PROVIDED DATA:
—————

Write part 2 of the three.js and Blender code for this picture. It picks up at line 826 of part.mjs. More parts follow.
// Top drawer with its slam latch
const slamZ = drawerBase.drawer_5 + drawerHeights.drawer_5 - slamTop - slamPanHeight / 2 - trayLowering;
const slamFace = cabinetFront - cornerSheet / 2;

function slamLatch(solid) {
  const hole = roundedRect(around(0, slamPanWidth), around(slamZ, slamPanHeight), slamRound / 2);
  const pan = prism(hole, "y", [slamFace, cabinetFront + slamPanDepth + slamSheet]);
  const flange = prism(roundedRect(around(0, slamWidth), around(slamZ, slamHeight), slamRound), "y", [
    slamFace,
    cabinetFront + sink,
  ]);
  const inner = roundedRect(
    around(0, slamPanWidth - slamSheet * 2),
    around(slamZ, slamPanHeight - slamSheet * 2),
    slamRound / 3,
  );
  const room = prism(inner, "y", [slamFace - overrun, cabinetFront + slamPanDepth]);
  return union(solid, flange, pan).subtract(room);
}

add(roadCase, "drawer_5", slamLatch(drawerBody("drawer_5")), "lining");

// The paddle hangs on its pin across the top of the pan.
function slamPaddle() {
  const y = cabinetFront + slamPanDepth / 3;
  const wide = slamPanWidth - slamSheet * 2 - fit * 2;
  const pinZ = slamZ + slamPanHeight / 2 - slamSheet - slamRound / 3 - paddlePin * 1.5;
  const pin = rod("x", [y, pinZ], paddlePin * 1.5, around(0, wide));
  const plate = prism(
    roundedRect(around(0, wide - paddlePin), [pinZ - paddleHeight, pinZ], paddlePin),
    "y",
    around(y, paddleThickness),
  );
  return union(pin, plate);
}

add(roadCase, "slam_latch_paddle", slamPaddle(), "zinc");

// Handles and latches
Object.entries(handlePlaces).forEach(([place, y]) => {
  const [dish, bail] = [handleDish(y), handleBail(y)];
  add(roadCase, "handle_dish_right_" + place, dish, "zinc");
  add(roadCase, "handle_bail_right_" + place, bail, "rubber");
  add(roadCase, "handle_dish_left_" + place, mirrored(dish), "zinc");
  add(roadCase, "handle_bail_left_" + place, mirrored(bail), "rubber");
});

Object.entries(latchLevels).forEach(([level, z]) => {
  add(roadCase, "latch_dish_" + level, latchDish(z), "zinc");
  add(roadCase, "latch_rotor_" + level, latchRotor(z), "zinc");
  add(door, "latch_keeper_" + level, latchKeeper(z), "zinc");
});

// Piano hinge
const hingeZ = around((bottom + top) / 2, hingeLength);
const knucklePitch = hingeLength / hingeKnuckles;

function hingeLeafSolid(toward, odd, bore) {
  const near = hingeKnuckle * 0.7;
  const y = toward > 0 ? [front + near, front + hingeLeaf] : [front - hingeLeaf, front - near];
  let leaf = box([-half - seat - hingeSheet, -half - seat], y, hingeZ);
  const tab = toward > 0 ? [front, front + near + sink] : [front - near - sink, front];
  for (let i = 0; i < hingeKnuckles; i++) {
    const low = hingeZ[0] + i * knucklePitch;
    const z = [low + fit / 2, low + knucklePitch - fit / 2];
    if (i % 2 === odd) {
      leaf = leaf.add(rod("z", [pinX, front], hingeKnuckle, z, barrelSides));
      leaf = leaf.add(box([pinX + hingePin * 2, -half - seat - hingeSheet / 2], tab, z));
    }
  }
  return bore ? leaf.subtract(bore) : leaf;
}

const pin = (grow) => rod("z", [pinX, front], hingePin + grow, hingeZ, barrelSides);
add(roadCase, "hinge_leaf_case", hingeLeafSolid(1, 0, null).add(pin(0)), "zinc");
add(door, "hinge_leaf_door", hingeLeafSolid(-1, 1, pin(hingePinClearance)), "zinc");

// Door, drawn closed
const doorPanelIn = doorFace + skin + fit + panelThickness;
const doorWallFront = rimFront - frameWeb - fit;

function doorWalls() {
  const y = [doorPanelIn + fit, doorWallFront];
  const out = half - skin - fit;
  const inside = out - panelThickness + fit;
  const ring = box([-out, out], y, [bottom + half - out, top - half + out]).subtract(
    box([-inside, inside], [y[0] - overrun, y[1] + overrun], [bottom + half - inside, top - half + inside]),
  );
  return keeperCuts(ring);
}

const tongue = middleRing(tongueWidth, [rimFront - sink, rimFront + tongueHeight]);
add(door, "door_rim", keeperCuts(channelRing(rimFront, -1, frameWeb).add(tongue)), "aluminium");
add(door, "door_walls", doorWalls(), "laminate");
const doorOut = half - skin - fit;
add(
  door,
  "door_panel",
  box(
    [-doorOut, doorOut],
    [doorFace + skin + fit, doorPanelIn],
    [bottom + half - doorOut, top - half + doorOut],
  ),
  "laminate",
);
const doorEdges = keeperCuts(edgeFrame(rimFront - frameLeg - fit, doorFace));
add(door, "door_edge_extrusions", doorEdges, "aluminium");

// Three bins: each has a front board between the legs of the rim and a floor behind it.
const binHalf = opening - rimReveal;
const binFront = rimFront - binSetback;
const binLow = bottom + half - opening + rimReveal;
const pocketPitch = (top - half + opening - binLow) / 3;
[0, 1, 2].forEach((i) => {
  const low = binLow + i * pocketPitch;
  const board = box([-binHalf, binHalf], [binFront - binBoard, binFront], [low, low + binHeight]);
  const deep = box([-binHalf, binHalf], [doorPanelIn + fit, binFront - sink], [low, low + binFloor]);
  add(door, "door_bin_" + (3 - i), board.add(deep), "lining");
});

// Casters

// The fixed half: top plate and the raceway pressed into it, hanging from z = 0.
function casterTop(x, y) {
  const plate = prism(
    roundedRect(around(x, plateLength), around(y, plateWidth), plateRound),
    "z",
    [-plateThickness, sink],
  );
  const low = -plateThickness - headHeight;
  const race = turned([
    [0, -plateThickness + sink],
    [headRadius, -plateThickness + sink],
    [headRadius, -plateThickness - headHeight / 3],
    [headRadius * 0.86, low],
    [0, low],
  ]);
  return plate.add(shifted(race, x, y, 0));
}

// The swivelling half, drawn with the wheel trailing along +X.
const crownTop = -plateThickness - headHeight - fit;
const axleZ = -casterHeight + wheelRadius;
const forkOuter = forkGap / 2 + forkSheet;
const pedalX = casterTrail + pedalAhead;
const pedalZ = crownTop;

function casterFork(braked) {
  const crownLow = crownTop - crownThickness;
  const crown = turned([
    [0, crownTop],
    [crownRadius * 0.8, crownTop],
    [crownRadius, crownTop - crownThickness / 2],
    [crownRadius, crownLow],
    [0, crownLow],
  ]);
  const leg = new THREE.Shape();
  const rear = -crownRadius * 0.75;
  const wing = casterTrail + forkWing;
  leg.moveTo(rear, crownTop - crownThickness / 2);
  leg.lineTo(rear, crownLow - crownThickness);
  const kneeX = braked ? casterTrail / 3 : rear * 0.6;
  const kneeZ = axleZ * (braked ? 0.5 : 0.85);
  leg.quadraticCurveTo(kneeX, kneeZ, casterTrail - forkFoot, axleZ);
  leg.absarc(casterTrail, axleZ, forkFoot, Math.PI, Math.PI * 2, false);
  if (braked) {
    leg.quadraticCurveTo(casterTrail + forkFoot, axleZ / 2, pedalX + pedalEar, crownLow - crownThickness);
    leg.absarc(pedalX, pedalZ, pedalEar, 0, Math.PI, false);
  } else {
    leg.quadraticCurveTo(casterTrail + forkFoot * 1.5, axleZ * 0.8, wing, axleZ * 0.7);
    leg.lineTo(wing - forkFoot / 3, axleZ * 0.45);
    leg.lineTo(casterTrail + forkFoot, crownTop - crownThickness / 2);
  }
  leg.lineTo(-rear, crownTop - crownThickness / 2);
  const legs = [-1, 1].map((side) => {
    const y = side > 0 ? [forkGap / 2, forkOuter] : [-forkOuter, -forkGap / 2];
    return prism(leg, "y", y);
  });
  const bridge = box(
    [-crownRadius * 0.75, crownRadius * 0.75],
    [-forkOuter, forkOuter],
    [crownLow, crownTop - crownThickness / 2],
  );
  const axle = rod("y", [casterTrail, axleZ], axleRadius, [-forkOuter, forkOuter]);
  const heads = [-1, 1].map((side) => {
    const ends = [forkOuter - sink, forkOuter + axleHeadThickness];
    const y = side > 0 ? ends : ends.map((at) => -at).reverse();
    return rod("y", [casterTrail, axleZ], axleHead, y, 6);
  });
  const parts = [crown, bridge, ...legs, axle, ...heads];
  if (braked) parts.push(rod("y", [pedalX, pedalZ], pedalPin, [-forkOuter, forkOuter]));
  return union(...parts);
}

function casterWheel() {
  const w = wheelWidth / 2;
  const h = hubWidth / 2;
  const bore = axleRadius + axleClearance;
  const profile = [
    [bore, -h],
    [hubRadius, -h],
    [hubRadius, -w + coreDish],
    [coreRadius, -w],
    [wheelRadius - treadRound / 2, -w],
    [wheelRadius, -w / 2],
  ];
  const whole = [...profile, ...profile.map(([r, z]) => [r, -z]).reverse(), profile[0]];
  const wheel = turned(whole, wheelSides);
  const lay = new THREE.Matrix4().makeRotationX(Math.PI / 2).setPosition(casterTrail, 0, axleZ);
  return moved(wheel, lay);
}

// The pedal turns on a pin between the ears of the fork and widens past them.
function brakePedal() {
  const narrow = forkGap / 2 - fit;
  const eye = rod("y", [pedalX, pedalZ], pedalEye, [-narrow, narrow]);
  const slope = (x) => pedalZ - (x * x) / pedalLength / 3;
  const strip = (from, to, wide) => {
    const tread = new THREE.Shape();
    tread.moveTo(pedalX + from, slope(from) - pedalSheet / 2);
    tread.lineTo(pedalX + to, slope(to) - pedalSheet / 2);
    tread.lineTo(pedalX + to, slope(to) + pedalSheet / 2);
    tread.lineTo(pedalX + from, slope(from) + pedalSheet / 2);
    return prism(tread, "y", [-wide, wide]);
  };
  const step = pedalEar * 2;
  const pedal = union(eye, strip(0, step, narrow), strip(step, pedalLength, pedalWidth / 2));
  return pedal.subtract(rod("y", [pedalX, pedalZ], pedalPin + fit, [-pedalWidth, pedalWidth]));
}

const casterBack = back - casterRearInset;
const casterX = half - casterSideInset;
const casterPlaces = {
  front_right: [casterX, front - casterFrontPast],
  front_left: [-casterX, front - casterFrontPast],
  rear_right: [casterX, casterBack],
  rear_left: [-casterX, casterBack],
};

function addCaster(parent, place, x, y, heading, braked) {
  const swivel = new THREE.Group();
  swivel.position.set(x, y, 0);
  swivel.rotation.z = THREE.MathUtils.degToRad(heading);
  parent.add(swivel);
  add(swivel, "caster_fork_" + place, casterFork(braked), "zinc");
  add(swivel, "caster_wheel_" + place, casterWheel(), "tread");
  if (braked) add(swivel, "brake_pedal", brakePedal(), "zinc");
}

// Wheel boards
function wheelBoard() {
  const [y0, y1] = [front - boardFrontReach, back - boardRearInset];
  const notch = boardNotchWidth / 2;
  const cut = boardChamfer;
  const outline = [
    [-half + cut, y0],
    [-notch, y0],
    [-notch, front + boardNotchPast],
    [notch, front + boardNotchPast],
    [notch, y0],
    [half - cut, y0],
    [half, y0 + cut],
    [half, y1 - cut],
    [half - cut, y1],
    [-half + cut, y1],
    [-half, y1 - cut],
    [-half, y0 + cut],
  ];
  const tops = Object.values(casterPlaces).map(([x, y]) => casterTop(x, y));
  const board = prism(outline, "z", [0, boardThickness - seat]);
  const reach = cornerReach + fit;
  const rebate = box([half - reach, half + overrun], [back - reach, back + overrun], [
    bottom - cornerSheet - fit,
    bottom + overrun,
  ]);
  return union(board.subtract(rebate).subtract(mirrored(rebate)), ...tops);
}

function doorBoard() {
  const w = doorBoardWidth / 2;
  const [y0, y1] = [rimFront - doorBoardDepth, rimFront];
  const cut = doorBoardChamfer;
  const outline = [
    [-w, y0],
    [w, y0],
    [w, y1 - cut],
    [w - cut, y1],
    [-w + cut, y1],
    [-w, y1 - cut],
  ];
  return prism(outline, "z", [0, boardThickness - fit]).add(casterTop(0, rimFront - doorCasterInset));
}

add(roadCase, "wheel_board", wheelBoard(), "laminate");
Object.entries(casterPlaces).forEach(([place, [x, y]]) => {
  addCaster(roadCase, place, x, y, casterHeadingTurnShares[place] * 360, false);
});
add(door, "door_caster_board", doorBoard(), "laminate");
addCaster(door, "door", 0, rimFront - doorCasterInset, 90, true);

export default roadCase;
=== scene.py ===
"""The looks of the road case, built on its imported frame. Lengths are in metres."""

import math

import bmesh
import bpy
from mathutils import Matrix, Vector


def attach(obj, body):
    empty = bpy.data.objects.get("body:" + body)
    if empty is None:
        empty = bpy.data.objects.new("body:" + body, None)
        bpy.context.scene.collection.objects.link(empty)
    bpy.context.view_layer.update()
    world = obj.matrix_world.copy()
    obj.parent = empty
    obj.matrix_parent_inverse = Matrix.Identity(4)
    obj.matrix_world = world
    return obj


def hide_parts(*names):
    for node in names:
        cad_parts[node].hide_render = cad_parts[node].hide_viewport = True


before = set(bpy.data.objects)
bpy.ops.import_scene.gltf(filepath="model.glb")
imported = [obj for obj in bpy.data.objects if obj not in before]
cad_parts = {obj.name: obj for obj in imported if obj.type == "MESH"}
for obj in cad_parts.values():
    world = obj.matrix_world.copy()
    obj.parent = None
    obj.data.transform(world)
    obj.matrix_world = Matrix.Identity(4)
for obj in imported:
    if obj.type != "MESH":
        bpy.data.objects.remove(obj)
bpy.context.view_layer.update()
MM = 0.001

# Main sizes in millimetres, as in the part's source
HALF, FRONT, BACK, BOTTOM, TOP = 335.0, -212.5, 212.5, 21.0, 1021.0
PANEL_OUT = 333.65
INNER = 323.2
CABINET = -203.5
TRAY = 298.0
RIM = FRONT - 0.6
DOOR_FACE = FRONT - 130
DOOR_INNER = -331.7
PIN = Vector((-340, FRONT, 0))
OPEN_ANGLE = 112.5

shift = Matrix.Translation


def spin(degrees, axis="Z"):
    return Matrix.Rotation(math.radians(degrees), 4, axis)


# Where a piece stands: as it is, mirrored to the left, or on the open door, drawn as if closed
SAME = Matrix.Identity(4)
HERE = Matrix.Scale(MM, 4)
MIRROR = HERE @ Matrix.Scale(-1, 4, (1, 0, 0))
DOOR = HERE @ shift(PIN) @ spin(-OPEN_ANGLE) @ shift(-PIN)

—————

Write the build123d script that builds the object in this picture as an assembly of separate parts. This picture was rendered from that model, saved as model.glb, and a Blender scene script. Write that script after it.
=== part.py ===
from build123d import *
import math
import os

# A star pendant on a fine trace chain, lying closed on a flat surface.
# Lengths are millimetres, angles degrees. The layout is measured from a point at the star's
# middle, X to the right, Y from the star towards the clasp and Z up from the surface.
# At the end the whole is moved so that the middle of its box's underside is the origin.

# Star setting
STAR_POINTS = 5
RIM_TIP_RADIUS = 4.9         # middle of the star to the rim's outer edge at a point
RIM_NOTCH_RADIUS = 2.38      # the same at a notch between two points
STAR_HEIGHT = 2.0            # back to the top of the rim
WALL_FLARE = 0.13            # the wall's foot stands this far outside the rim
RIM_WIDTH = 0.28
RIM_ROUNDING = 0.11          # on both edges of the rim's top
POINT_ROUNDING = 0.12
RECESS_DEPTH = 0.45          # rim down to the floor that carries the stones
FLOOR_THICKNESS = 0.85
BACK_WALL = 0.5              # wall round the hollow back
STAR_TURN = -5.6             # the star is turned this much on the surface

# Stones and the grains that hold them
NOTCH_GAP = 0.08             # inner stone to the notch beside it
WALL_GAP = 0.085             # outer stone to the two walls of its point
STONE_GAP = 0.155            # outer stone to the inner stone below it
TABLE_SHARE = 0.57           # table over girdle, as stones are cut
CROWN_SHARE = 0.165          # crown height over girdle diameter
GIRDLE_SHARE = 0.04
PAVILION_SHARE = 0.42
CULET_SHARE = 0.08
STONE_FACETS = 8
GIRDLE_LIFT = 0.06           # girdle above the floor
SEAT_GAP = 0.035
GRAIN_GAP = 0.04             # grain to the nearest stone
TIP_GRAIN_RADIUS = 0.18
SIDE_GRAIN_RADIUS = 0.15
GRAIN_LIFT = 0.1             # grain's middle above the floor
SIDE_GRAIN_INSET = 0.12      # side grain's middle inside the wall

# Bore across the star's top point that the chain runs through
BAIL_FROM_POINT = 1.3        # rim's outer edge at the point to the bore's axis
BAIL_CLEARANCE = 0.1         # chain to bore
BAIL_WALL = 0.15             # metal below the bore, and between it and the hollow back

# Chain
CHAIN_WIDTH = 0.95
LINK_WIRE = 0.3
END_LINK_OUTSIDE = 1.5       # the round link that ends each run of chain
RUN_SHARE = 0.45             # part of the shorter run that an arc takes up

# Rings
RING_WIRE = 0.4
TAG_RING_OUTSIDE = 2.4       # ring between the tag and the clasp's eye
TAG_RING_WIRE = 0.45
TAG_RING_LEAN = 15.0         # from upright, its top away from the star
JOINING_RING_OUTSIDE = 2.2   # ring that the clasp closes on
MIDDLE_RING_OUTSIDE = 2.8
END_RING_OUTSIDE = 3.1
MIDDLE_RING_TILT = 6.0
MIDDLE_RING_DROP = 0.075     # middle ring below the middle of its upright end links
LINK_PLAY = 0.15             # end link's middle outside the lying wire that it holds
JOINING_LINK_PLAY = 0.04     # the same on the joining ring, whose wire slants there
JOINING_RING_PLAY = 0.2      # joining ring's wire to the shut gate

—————

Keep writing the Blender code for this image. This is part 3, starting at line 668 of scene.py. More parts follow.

—————

STATED TASK:
With the first line being the one containing "rimFront - doorCasterInset));" and the last line the one containing "OPEN_ANGLE = 112.5", transcribe exactly the lines above that fall in that range.

EXERCISE RESULT:
  return prism(outline, "z", [0, boardThickness - fit]).add(casterTop(0, rimFront - doorCasterInset));
}

add(roadCase, "wheel_board", wheelBoard(), "laminate");
Object.entries(casterPlaces).forEach(([place, [x, y]]) => {
  addCaster(roadCase, place, x, y, casterHeadingTurnShares[place] * 360, false);
});
add(door, "door_caster_board", doorBoard(), "laminate");
addCaster(door, "door", 0, rimFront - doorCasterInset, 90, true);

export default roadCase;
=== scene.py ===
"""The looks of the road case, built on its imported frame. Lengths are in metres."""

import math

import bmesh
import bpy
from mathutils import Matrix, Vector


def attach(obj, body):
    empty = bpy.data.objects.get("body:" + body)
    if empty is None:
        empty = bpy.data.objects.new("body:" + body, None)
        bpy.context.scene.collection.objects.link(empty)
    bpy.context.view_layer.update()
    world = obj.matrix_world.copy()
    obj.parent = empty
    obj.matrix_parent_inverse = Matrix.Identity(4)
    obj.matrix_world = world
    return obj


def hide_parts(*names):
    for node in names:
        cad_parts[node].hide_render = cad_parts[node].hide_viewport = True


before = set(bpy.data.objects)
bpy.ops.import_scene.gltf(filepath="model.glb")
imported = [obj for obj in bpy.data.objects if obj not in before]
cad_parts = {obj.name: obj for obj in imported if obj.type == "MESH"}
for obj in cad_parts.values():
    world = obj.matrix_world.copy()
    obj.parent = None
    obj.data.transform(world)
    obj.matrix_world = Matrix.Identity(4)
for obj in imported:
    if obj.type != "MESH":
        bpy.data.objects.remove(obj)
bpy.context.view_layer.update()
MM = 0.001

# Main sizes in millimetres, as in the part's source
HALF, FRONT, BACK, BOTTOM, TOP = 335.0, -212.5, 212.5, 21.0, 1021.0
PANEL_OUT = 333.65
INNER = 323.2
CABINET = -203.5
TRAY = 298.0
RIM = FRONT - 0.6
DOOR_FACE = FRONT - 130
DOOR_INNER = -331.7
PIN = Vector((-340, FRONT, 0))
OPEN_ANGLE = 112.5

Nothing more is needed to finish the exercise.